The following documents draw from only a fraction of Paulson’s collection in the Oberlin College Archives. They span three months of her service in Poland, offering insight into her thoughts and encounters with Polish refugees, and reflections on social work. Her letters to Henry Thomas Paulson are courtship letters, as they married soon after she returned to the United States in 1922. She delayed marriage for her career, occupying a rare position for women during the early 1900s. Additionally, their relationship can be considered a “role reversal” of formal courtships, since they usually were between a male soldier abroad at war sending letters to the homefront during World War I. All documents are written on carbon copy paper, since she sent the same letter to her family and Paulson.


[1] American Relief Administration European Children’s Fund, American Relief Administration European Children’s Fund Mission to Poland: Polsko-amerykański Komitet Pomocy Dzieciom.

[2] A city in Belarus on the border with Poland.

[3] American Relief Administration European Children’s Fund, American Relief Administration European Children’s Fund Mission to Poland: Polsko-amerykański Komitet Pomocy Dzieciom.

[4] Herbert Hoover was the 31st President of the United States from 1929 to 1933.

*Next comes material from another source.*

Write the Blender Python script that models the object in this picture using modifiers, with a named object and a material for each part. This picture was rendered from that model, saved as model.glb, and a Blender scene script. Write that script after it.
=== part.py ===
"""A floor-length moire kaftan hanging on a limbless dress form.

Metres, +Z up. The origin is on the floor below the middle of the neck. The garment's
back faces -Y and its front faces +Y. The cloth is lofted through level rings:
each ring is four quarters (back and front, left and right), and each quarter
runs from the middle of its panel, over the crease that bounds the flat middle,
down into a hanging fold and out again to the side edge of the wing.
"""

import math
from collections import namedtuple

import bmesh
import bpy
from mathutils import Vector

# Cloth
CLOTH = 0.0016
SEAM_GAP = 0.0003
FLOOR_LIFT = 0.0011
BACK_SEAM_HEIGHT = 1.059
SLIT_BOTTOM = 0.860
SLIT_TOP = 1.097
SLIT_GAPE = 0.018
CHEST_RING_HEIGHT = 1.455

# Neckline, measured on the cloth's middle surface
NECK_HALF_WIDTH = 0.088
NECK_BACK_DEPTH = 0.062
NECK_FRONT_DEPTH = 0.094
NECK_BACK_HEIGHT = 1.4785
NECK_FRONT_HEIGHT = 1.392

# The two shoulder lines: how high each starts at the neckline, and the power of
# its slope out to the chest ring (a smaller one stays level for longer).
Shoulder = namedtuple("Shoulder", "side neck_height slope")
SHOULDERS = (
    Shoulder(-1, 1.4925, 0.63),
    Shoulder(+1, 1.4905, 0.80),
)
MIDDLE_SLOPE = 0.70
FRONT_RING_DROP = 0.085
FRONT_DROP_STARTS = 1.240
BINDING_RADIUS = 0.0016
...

[5] Irwin continues, “Keeping Allied societies stable, maintaining high morale, visibly demonstrating U.S. involvement, and nurturing a strong postwar international community were fundamental to achieving their larger designs for Europe” (Julia Irwin, Making the World Safe: The American Red Cross and a Nation’s Humanitarian Awakening (Oxford: Oxford University Press, 2013), 106).

[6]  “Oberlin Girl Returns from a Year in Poland,” ALUMNI MAGAZINE OCTOBER 1922, Evelina Belden Paulson Student File, O. C. A.

[7] “Oberlin Girl Returns from a Year in Poland,” ALUMNI MAGAZINE OCTOBER 1922, Evelina Belden Paulson Student File, O. C. A.

[8] “Oberlin Girl Returns from a Year in Poland,” ALUMNI MAGAZINE OCTOBER 1922, Evelina Belden Paulson Student File, O. C. A.

[9] Susan Ware, Letter to the World: Seven Women Who Shaped the American Century (New York: W.W. Norton, 1998), 4.